Corvids

From The Moment:

In the evenings the rooks and crows congregate in the air, split apart and come together, then suddenly settle in the trees as night falls. Who knows what they’re saying to each other as they fill the sky with their raucous calls? Are they gossiping, fighting, finding mates? Yet they can also talk like us, mimic our speech. They can recognise our faces, bring us gifts or take revenge on us, even through generations. They’re social, cunning, adaptable.
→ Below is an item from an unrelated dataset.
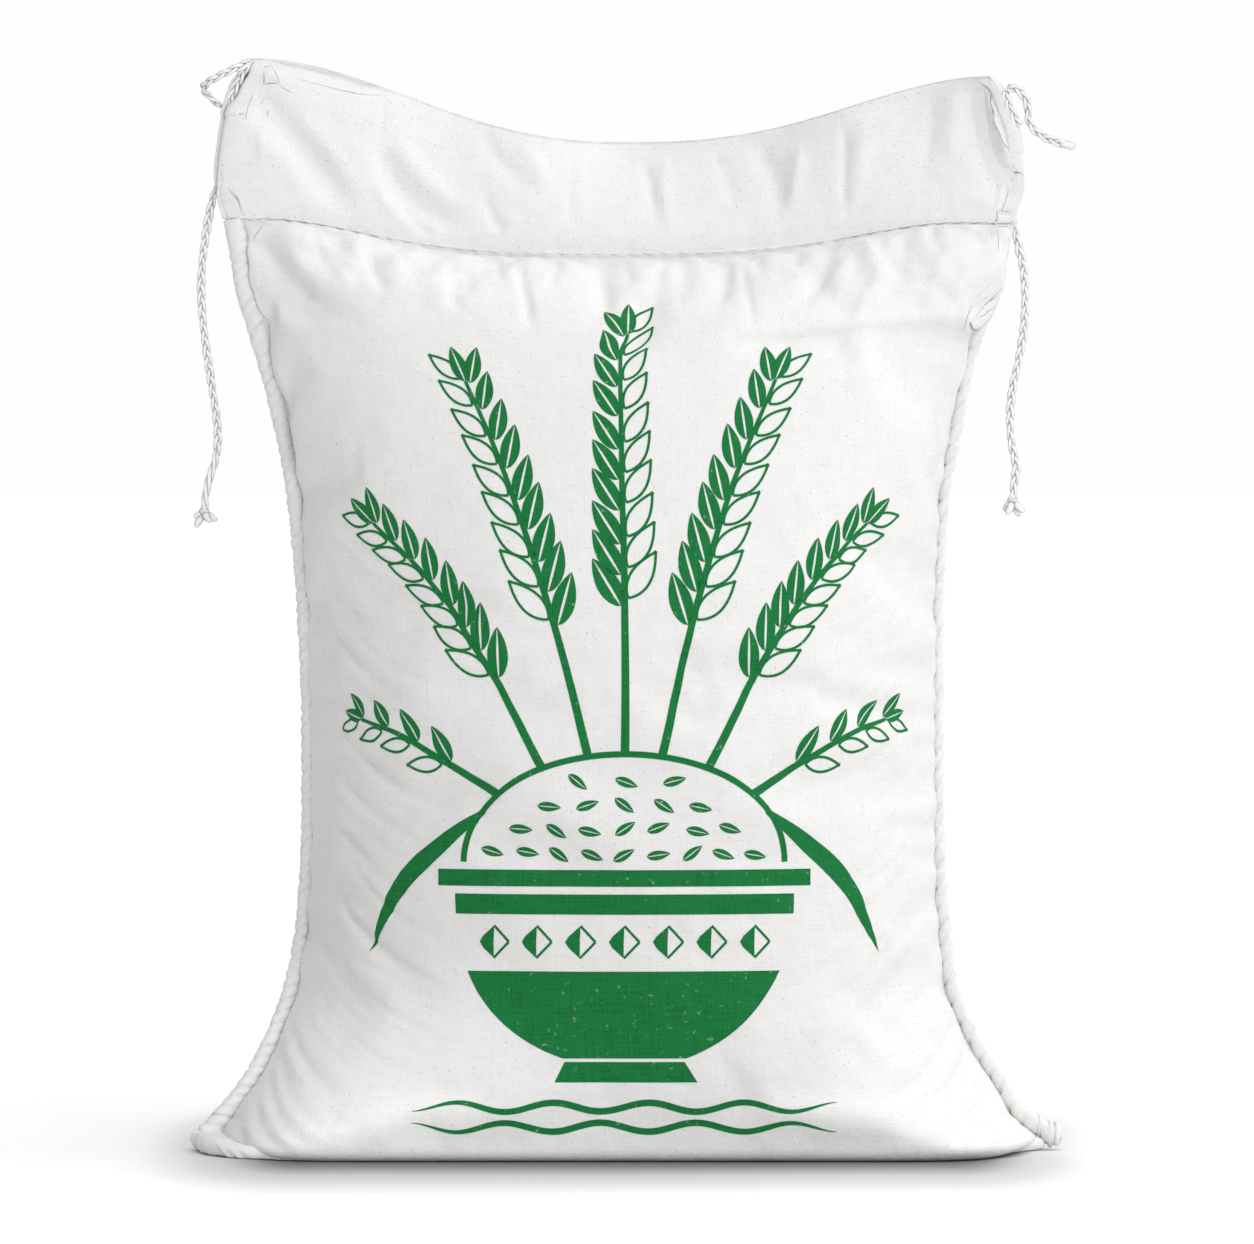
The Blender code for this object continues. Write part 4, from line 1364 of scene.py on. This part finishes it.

Early humans, it’s said, learned about their surroundings from corvids. Interactions between hunter-gatherers and corvids may even have led to a kind of cultural coevolution: the birds may have changed their behaviour to lead people to large prey in hope of a meal of leftovers, and people in turn may have changed their behaviour to understand and follow the birds. Our close association with them, and the need to defend our food from them, may have refined our own co-operation and communication. Later cultures saw them as living symbols of natural and divine forces—sometimes light, sometimes primal darkness. Crows and ravens carried messages from the gods or had sacred ties to the sun. They were bearers of meaning in the world. The negative connotations of corvids largely came about with the rise of industrial agriculture and the sight of crows picking at corpses on battlefields. They became seen as threats to profit and birds of ill omen—to us. But these kinds of physical and symbolic links between people and animals have long since broken. Animals are now mostly products or sources of entertainment, to be used and segregated, or only let into our world as pets. Even so, they’re still essentially the same: both like and unlike man, as John Berger wrote. They still gaze at us from afar, from the silence of the day, and before their gazes we’re more alone than ever. We look to them to find the secret of our origins but they don’t answer us. Maybe their non-answer is the answer: find the secret for yourself.